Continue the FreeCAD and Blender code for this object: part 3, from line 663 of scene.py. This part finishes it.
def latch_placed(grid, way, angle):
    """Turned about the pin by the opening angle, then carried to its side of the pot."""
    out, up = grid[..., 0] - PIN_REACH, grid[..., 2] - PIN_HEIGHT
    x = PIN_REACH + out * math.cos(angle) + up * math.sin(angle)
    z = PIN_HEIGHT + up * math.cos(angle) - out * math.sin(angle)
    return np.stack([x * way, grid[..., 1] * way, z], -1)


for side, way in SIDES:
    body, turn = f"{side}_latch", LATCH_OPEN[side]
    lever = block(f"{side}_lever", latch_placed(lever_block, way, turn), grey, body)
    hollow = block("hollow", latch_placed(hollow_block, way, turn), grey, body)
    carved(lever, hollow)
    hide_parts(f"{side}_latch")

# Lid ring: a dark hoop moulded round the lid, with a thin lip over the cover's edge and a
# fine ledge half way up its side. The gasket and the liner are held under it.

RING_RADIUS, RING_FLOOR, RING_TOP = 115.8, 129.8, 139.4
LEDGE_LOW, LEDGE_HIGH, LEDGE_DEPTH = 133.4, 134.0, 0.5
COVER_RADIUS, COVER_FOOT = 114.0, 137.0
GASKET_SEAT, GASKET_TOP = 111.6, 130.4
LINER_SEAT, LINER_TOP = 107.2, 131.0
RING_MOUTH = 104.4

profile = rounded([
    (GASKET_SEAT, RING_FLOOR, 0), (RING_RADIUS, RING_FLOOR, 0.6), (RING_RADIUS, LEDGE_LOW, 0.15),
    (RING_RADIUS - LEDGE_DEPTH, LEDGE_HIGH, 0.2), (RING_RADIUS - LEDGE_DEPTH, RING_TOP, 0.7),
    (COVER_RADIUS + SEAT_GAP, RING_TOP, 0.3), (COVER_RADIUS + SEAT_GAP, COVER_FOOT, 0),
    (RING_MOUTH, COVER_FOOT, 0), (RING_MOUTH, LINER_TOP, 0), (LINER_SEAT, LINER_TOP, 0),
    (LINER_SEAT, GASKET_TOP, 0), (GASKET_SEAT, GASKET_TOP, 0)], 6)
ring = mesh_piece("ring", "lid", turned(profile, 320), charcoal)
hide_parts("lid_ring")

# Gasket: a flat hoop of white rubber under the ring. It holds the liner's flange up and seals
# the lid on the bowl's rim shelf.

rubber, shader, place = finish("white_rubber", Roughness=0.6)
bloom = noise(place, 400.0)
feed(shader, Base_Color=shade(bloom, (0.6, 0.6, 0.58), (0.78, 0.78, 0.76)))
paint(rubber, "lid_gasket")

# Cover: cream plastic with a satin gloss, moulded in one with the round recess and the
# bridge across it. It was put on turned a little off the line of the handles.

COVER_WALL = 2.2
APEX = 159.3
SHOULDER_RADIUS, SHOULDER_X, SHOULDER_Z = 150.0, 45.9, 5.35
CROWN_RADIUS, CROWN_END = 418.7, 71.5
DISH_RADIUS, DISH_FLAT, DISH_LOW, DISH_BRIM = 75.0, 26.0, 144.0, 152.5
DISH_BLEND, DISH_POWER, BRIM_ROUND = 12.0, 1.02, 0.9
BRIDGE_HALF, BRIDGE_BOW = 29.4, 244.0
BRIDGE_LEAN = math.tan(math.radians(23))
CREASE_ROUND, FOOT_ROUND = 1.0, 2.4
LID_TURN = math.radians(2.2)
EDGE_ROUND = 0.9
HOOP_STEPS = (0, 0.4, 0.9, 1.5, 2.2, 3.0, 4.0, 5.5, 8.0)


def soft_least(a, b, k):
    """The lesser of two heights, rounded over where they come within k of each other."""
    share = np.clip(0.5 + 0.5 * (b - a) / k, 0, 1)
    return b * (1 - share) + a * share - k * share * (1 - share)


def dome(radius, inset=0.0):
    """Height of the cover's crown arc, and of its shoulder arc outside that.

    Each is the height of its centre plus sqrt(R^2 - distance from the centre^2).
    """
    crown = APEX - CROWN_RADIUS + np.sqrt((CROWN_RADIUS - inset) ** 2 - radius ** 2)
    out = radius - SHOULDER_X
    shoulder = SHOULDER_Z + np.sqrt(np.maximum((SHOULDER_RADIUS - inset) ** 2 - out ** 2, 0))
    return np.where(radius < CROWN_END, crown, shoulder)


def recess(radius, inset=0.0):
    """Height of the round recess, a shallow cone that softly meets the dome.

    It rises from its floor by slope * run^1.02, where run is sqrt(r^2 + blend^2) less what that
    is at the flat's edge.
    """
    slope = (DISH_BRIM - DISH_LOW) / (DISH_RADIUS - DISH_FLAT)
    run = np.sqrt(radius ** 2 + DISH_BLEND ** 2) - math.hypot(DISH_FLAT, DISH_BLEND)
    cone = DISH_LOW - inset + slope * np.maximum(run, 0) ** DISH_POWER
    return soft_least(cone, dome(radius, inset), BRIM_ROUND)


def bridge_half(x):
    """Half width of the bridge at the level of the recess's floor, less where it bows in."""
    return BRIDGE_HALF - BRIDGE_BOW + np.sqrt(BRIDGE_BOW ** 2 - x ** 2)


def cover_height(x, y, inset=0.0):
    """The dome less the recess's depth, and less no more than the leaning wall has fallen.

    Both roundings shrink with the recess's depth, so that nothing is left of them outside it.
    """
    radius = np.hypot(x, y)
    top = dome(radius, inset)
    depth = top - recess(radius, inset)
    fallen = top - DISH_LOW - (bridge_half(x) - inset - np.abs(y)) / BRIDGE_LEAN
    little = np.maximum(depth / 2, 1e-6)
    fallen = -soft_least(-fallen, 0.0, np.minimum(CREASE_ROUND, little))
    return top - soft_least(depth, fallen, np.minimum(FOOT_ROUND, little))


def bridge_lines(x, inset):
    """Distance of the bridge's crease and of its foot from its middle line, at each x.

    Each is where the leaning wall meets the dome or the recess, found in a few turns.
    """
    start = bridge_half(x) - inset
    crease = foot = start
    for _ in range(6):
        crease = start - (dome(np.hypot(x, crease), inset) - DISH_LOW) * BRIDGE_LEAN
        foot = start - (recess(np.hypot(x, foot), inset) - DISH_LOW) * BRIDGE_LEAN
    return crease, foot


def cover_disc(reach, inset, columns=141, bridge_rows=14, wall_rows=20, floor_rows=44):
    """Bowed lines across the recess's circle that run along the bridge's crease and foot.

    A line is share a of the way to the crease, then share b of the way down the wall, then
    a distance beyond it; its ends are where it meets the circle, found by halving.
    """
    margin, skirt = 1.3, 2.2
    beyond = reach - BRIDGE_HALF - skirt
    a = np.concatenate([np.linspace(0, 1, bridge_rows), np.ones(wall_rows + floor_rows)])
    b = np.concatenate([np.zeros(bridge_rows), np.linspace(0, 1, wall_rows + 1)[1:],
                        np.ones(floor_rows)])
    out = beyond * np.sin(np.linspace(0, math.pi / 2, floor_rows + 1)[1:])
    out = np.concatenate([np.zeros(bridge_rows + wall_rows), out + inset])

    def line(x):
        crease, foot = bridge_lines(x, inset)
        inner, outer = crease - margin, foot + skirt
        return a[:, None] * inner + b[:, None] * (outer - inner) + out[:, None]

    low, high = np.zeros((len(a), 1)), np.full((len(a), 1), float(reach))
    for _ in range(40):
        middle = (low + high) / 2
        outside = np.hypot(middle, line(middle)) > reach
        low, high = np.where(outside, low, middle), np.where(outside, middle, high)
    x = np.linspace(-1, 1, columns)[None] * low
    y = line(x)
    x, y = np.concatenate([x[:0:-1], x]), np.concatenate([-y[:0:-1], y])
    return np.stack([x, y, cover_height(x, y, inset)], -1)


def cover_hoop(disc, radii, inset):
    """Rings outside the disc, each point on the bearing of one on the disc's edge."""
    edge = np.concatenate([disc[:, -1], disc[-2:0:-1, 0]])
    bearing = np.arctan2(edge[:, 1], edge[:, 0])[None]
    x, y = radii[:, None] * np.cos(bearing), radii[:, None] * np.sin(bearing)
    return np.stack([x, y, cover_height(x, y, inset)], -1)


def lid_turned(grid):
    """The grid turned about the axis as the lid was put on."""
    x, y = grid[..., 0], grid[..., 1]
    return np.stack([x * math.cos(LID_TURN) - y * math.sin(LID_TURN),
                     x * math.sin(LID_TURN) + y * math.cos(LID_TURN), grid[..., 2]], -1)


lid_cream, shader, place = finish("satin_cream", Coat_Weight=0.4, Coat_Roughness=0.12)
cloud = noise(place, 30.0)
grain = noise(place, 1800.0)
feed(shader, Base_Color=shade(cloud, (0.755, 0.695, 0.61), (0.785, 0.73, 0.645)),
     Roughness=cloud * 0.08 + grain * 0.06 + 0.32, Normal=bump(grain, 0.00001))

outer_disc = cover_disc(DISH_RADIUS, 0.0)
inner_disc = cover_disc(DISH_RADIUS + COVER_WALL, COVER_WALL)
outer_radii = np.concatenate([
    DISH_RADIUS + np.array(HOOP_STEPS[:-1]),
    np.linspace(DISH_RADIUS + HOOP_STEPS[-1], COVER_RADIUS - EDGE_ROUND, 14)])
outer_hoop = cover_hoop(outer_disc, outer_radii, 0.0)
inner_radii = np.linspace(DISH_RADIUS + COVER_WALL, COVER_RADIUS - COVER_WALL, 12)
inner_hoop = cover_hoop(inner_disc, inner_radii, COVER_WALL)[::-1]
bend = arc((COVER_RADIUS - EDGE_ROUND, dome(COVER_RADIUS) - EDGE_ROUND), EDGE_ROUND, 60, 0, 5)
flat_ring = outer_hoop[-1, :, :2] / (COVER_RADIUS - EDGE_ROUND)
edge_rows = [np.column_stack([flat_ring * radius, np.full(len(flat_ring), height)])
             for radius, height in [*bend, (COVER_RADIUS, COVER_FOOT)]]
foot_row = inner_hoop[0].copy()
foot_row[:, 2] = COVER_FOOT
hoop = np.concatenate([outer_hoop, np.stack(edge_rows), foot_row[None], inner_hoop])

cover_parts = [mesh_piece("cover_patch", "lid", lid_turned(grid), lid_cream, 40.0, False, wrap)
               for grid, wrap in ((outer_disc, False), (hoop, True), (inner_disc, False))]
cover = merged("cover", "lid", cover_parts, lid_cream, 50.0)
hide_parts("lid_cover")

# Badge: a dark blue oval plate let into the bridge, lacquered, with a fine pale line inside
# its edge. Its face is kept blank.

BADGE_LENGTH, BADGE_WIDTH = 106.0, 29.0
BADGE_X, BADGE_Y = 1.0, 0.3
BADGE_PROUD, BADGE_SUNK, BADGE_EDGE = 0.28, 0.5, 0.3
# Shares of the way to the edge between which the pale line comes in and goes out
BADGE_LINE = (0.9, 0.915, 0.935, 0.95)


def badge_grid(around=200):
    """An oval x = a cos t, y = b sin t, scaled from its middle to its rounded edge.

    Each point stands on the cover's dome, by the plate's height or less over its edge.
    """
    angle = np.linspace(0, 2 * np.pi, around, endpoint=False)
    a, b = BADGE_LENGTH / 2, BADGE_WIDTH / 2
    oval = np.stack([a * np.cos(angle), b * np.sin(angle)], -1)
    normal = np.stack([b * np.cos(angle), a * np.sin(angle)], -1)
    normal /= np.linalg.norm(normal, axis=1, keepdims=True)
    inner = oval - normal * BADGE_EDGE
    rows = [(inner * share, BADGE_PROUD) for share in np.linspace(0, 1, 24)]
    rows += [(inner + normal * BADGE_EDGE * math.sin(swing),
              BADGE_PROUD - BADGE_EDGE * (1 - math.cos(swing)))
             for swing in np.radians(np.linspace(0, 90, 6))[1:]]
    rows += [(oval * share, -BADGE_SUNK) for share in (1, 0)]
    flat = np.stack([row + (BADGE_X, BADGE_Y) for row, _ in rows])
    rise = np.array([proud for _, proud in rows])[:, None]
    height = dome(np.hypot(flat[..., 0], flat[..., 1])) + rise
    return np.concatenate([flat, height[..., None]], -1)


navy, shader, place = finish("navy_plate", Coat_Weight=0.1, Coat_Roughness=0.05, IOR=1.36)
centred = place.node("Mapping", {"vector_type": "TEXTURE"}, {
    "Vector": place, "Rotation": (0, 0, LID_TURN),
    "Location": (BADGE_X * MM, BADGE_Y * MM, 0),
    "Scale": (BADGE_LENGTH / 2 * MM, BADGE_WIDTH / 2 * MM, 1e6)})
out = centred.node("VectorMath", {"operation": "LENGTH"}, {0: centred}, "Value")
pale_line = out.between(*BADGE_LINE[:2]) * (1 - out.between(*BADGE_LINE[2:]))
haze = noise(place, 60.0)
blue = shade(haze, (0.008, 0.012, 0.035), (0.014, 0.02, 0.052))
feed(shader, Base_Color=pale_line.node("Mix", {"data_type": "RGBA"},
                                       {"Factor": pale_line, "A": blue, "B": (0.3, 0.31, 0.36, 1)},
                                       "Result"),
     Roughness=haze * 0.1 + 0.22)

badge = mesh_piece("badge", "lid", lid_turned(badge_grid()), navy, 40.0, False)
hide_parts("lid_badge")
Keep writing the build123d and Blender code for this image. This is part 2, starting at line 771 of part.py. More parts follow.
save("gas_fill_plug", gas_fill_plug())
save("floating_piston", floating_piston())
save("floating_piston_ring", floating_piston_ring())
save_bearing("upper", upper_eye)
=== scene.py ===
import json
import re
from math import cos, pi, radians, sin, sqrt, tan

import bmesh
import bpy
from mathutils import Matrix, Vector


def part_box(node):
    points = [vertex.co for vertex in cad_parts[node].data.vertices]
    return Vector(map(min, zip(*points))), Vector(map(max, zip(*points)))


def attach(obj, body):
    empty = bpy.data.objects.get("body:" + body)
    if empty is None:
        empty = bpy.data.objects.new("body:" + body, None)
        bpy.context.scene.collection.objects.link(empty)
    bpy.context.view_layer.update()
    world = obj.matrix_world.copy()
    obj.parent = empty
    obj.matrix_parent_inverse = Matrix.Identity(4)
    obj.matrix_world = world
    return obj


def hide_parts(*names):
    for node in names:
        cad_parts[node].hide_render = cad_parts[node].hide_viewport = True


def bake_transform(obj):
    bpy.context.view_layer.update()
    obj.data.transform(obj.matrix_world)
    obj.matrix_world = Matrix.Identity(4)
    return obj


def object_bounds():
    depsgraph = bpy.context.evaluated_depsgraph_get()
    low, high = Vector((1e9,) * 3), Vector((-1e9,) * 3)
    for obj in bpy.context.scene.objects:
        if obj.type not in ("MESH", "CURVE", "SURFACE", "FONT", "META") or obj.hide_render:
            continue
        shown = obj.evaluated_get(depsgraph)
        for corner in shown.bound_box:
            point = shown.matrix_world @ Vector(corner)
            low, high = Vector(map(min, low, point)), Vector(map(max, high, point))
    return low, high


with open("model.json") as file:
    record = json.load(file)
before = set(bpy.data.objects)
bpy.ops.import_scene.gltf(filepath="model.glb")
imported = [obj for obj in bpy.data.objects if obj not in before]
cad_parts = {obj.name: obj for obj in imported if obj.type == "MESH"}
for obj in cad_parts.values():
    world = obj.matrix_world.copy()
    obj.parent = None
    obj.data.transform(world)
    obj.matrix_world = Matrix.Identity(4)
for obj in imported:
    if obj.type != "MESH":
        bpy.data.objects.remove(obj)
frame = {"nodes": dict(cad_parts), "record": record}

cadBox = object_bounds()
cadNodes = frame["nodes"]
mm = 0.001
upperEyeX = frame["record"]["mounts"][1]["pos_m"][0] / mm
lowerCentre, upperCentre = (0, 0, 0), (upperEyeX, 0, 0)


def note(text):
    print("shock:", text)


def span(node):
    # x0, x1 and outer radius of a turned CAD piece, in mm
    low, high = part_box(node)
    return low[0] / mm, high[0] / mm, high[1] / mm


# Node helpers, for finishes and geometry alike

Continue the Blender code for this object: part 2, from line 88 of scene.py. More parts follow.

.....

Extract every line of the records above that contains the word "depsgraph".

    depsgraph = bpy.context.evaluated_depsgraph_get()
        shown = obj.evaluated_get(depsgraph)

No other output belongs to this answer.